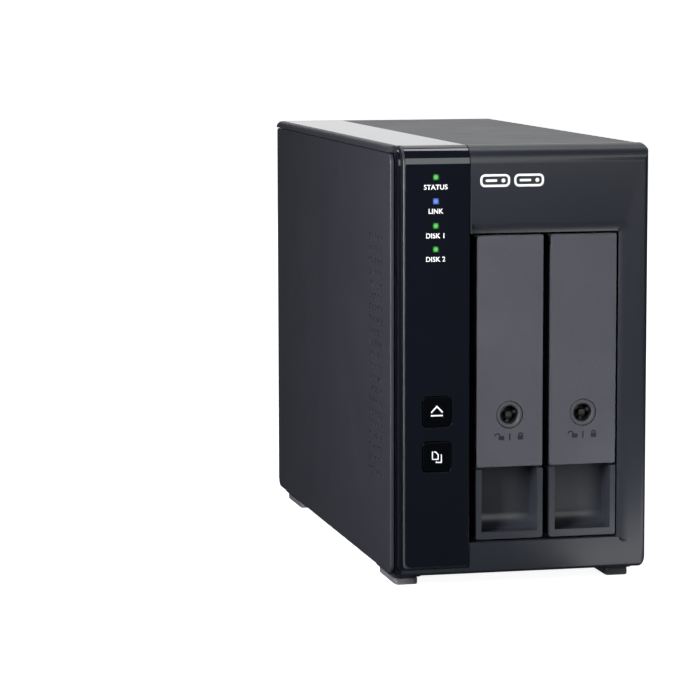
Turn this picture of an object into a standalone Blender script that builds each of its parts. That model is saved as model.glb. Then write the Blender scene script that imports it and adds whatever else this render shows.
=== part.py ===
"""Desktop two-bay disk storage unit: casing, front panel, drive trays, electronics, fan and rear ports.

Frame: origin under the middle of the unit on the surface it stands on, front towards -Y, +X to the right
seen from the front, +Z up. Lengths below are written in millimetres and turned into metres by MM.
"""
from math import cos, pi, radians, sin

import bmesh
import bpy
from mathutils import Matrix, Vector

MM = 0.001

# Driving dimensions of the casing
WIDTH = 100.0
DEPTH = 219.0
HEIGHT = 168.0
FOOT = 5.4
WALL = 2.0
GAP = 0.3
LEFT, RIGHT = -WIDTH / 2, WIDTH / 2
FRONT, BACK = -DEPTH / 2, DEPTH / 2
BEZEL_DEPTH = 8.0
SEAM = FRONT + BEZEL_DEPTH
CORNER = 5.0
SIDE_PLATE = 1.7
SIDE_TOP = HEIGHT - 2.9
GLOSS_RIGHT = -20.2
FACE_ROUND = 7.0
STRIP_MARGIN, STRIP_DEPTH = 3.0, 0.9

# Drive bays
BAY_PITCH = 28.95
BAY_CENTRES = (-4.05, -4.05 + BAY_PITCH)
TRAY_FACE = FRONT + 2.0
TRAY_BOTTOM, TRAY_TOP = 18.1, 134.0
PLATE_BOTTOM = 45.9
FACE_HALF = 12.85
FRAME_HALF = 13.1
PIVOT_Y, PIVOT_Z = TRAY_FACE + 2.5, TRAY_TOP - 2.3
TRAY_BLOCK_BACK = -93.0
LOCK_Z = 65.7
DRIVE_LENGTH, DRIVE_HEIGHT, DRIVE_THICK = 147.0, 101.6, 26.1
DRIVE_FRONT = -91.0
DRIVE_BACK = DRIVE_FRONT + DRIVE_LENGTH
DRIVE_MID_Z = (TRAY_BOTTOM + TRAY_TOP) / 2

# Rear
REAR_PANEL_Y, REAR_PANEL = 104.8, 2.0
REAR_FACE = REAR_PANEL_Y + REAR_PANEL
FAN_SIZE, FAN_DEPTH = 70.0, 15.0
FAN_X, FAN_Z = 11.0, 98.0
FAN_BACK = REAR_PANEL_Y - GAP
FAN_FRONT = FAN_BACK - FAN_DEPTH

# Left-hand electronics bay
BOARD_X = -44.6
BOARD = 1.6
BOARD_TOP = BOARD_X + BOARD + GAP

OBJECT = "network_attached_storage"

for leftover in list(bpy.data.objects):
    bpy.data.objects.remove(leftover, do_unlink=True)


def collection(name):
    group = bpy.data.collections.new(name)
    bpy.context.scene.collection.children.link(group)
    return group


PARTS = collection(OBJECT)
CUTTERS = collection("cutters")
PALETTE = {
    "matte_black": ((0.030, 0.032, 0.040), 0.55, 0.0),
    "gloss_black": ((0.006, 0.007, 0.010), 0.10, 0.0),
    "tray_grey": ((0.075, 0.076, 0.090), 0.60, 0.0),
    "tray_satin": ((0.040, 0.043, 0.052), 0.40, 0.0),
    "rubber": ((0.015, 0.015, 0.015), 0.90, 0.0),
    "steel": ((0.52, 0.53, 0.55), 0.35, 1.0),
    "screw_black": ((0.03, 0.03, 0.03), 0.35, 1.0),
    "aluminium": ((0.70, 0.71, 0.73), 0.40, 1.0),
    "circuit_green": ((0.010, 0.090, 0.035), 0.45, 0.0),
    "connector": ((0.02, 0.02, 0.02), 0.50, 0.0),
    "chip": ((0.02, 0.02, 0.022), 0.55, 0.0),
    "light_green": ((0.10, 0.85, 0.15), 0.20, 0.0),
    "light_blue": ((0.20, 0.40, 1.00), 0.20, 0.0),
    "fan_black": ((0.02, 0.02, 0.022), 0.45, 0.0),
}


def material(name):
    if name in bpy.data.materials:
        return bpy.data.materials[name]
    colour, roughness, metallic = PALETTE[name]
    made = bpy.data.materials.new(name)
    made.use_nodes = True
    shader = made.node_tree.nodes["Principled BSDF"]
    shader.inputs["Base Color"].default_value = (*colour, 1.0)
    shader.inputs["Roughness"].default_value = roughness
    shader.inputs["Metallic"].default_value = metallic
    return made


def own_material(name, node):
    copy = material(name).copy()
    copy.name = f"{node}_{name}"
    return copy


def place(mesh, name, finish, origin=(0, 0, 0)):
    """Link a mesh made in millimetres about the world origin, with its object origin moved to `origin`."""
    mesh.transform(Matrix.Translation(-Vector(origin)))
    mesh.transform(Matrix.Scale(MM, 4))
    thing = bpy.data.objects.new(name, mesh)
    thing.location = Vector(origin) * MM
    if finish is None:
        CUTTERS.objects.link(thing)
        thing.hide_render = True
        thing.display_type = "WIRE"
    else:
        PARTS.objects.link(thing)
        mesh.materials.append(own_material(finish, name))
        mesh.shade_smooth()
        mesh.set_sharp_from_angle(angle=radians(35))
    return thing


def box_mesh(lows, highs, mesh_name="box"):
    """One mesh holding a cube primitive for each (low, high) pair of corners."""
    work = bmesh.new()
    for low, high in zip(lows, highs):
        centre = [(a + b) / 2 for a, b in zip(low, high)]
        size = [b - a for a, b in zip(low, high)]
        shape = Matrix.Translation(centre) @ Matrix.Diagonal((*size, 1.0))
        bmesh.ops.create_cube(work, size=1.0, matrix=shape)
    mesh = bpy.data.meshes.new(mesh_name)
    work.to_mesh(mesh)
    work.free()
    return mesh


def box(name, low, high, finish=None, edge=0.0, origin=(0, 0, 0)):
    thing = place(box_mesh([low], [high], name), name, finish, origin)
    if edge:
        soften(thing, edge)
    return thing


def slab(name, centre, half_x, half_z, y_range, finish=None, edge=0.0):
    """A box about (x, z), from one y to another."""
    (low_x, low_z), (high_x, high_z) = around(centre, half_x, half_z)
    return box(name, (low_x, y_range[0], low_z), (high_x, y_range[1], high_z), finish, edge)


def boxes(name, pairs):
    """A cutter of several boxes that stand apart."""
    return place(box_mesh([low for low, _ in pairs], [high for _, high in pairs], name), name, None)


def soften(thing, edge, segments=1):
    bevel = thing.modifiers.new("edge", "BEVEL")
    bevel.width = edge * MM
    bevel.segments = segments
    bevel.limit_method = "ANGLE"
    bevel.angle_limit = radians(40)


TURN_TO = {"X": Matrix.Rotation(pi / 2, 4, "Y"), "Y": Matrix.Rotation(-pi / 2, 4, "X"), "Z": Matrix()}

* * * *

- Exercise -
Your answer should be a single number: the count of lines that contain "into".

- Solution -
2